После особенно мучительной ночи граф ОНОРЕ де МИРАБО, кумир и «отец» французского народа, пламенный революционный трибун, имевший привычку прибегать к казарменным выражениям и прозванный за это «месье Ураган», послал за знаменитым врачом Кабанисом и своим другом графом Ламарком. «Друзья мои, — сказал он им, — сегодня я умру. Остаётся только одно: надушиться, принарядиться и окружить себя цветами. Итак, позовите моих лакеев. Пусть меня побреют, оденут и украсят. Пусть отворят окна, чтобы тёплый весенний воздух струился в комнату, а затем принесите цветов. Я хочу умереть, окружённый цветами, нежась в солнечном свете». И по Парижу разнёсся клич: «Цветов! Несите цветы! Мирабо требует цветов. Несите распустившиеся розы и душистые фиалки.

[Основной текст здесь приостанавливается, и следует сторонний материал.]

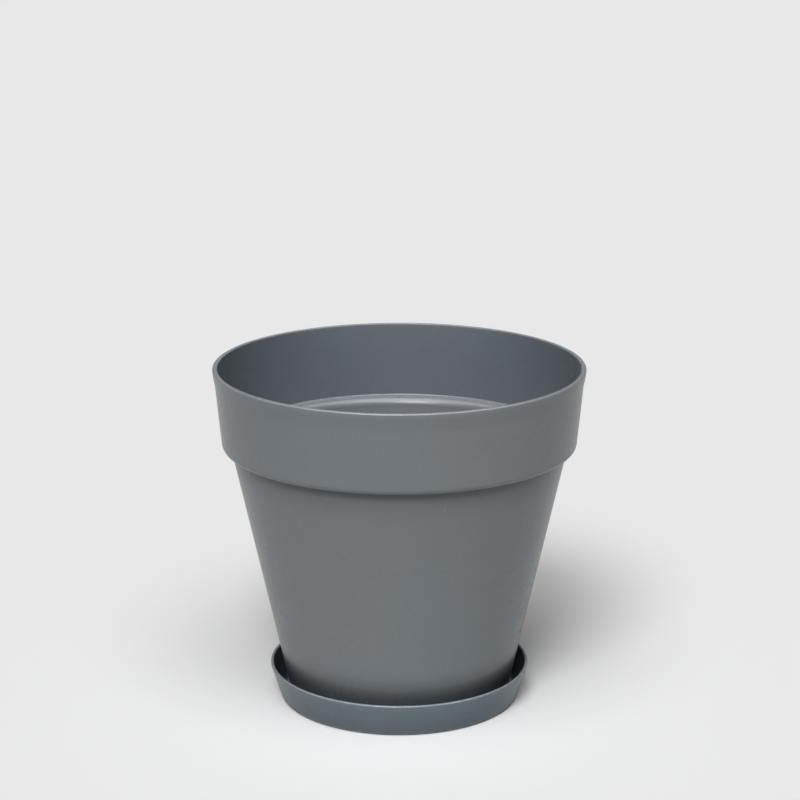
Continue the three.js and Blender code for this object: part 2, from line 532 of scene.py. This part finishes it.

Мирабо хочет умереть среди цветов!» Этот клич разбудил спящий город. Тысячи парижанок с цветами в руках немедленно устремились к дверям его дома на Шоссе дʼАнтен. Даже лакей и брадобрей, который накануне сам слёг в лихорадке, пришёл к хозяину с букетом. «Как твои дела?» — спросил его Мирабо. «Ах, сударь, хотел бы я, чтоб вы были на моём месте». — «Да, — медленно протянул Мирабо. — Не хотел бы я, чтоб ты был на моём месте». Пока лакей в последний раз брил и причёсывал хозяина, тот попросил придвинуть его кровать поближе к окну, чтобы, тоже в последний раз, посмотреть на первые листья и цветы в саду. «Прекрасная зелень, ты появляешься в тот момент, когда я ухожу», — с трудом вымолвил он. И больше уже говорить не мог. Его губы сложились «бантиком», словно бы для поцелуя, и все подумали, что он просит пить. Но Мирабо оттолкнул предложенный ему стакан оранжада и повёл рукой, словно бы пишет. Ему подсунули клочок бумаги, и он вывел на нём только одно слово: «Спать»… Народ, собравшийся на улице возле дома «государственного человека», известного своими пасквильными сочинениями, не мог примириться с мыслью, что он скончался. По столице поползли слухи об отравлении. Но нет. Накануне Мирабо захотел проявить слишком большую доблесть в постели сразу с двумя дамами — они-то и лишили его сил и приблизили к смерти.